Your horse will need to be able to extract maximum nutrition from his winter feed, so pre-winter is a good time to have his teeth checked, and floated if necessary, by your vet or equine dentist.
Good dental care is extremely important as horses age. This way they are able to keep a balanced diet and get the nutrients they need. For aging horses, be careful to watch if they are facing issues like tooth loss or complications from malocclusion, such as sharp or uneven edges on their teeth.
Consider giving your horse a tooth exam before winter rolls in.
Thousands of animals die in barn fires every year; 65% of barn fires occur in the fall or winter. Knowing this you must truly think long and hard about how badly you “need” a space heater in your barn. At the very least, make sure to unplug the space heater when you leave the barn. 50% of barn fires are caused by heating equipment and another 30% are suspected to be caused by malfunctioning electrical appliances.
You should start developing a safety/emergency plan for what you will do in the event of a fire. Oftentimes panicked horses will run back into their stalls. Make sure to remain calm around your animals and have a clear path for emergency vehicles to get to your barn.

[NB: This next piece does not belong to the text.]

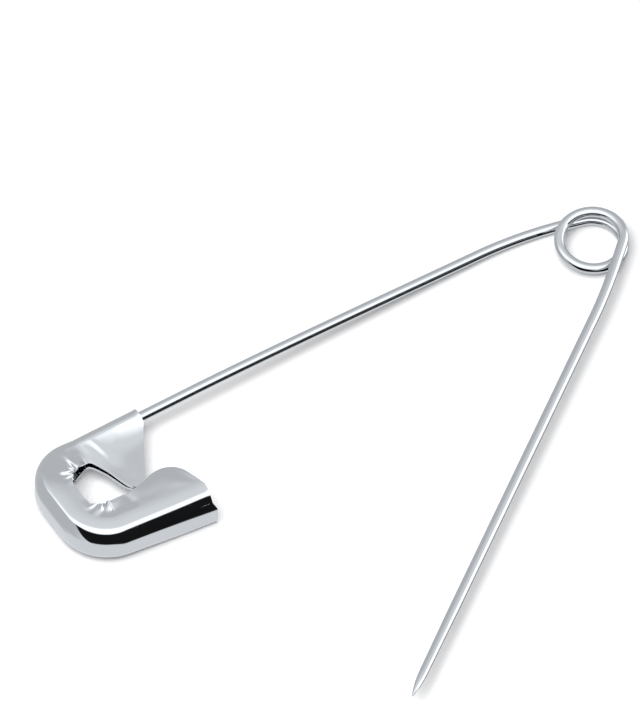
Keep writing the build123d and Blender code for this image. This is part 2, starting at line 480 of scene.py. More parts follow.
# %% [markdown]
# A finish is a Principled shader with the two effects plugged in. The wire is drawn through a
# die, so its unevenness is stretched along its length: the wire carries an attribute that says
# how far along and how far round each point is, and the dents follow it. The cap is rolled
# sheet, so its dents are as wide as they are long and follow the object's own coordinates.
# The plate's colour also drifts a little over both, because plating is never quite even.

# %% Make the two finishes
tone_scale = 90
tone_drift = 0.03


def nickel(name, colour, vector_from, haze, dents):
    """Plated metal. The dents follow the object's place or a named attribute."""
    material = bpy.data.materials.new(name)
    material.use_nodes = True
    nodes = Wiring(material.node_tree)
    surface = material.node_tree.nodes["Principled BSDF"]
    surface.inputs["Metallic"].default_value = 1.0
    object_place = nodes.add("ShaderNodeTexCoord").outputs["Object"]
    if vector_from == "object":
        vector = object_place
    else:
        vector = nodes.add("ShaderNodeAttribute", attribute_name=vector_from).outputs["Vector"]
    tone = nodes.add("ShaderNodeTexNoise")
    nodes.plug(object_place, tone.inputs["Vector"])
    tone.inputs["Scale"].default_value = tone_scale
    colours = nodes.add("ShaderNodeMix", data_type="RGBA")
    nodes.plug(tone.outputs["Fac"], colours.inputs["Factor"])
    colours.inputs["A"].default_value = (*[(1 - tone_drift) * v for v in colour], 1)
    colours.inputs["B"].default_value = (*[(1 + tone_drift) * v for v in colour], 1)
    nodes.plug(colours.outputs["Result"], surface.inputs["Base Color"])
    haze_node = nodes.add("ShaderNodeGroup", node_tree=polish_haze)
    nodes.plug(object_place, haze_node.inputs["Vector"])
    for label, value in haze.items():
        haze_node.inputs[label].default_value = value
    nodes.plug(haze_node.outputs["Roughness"], surface.inputs["Roughness"])
    dents_node = nodes.add("ShaderNodeGroup", node_tree=fine_dents)
    nodes.plug(vector, dents_node.inputs["Vector"])
    for label, value in dents.items():
        dents_node.inputs[label].default_value = value
    nodes.plug(dents_node.outputs["Normal"], surface.inputs["Normal"])
    print("finish:", name)
    return material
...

It is fairly simple to take measurements to avoid barn fires. Install a strict no smoking policy. Check your wiring for compromised rubber insulation and deal with any rodent problems immediately. If you can store your hay in a different location than your animals and make sure that there is proper ventilation around the hay that is located in the barn or stables.
Enjoying the Season
Preparing for winter doesn’t mean you won't be able to enjoy quality time with your horse. You do not have to put your riding on hold, just be prepared. By planning out ways to keep your horse comfortable, you can make sure that both you and your equine partner are able to enjoy the season and will then meet the spring with a fit and healthy horse that is ready to roam.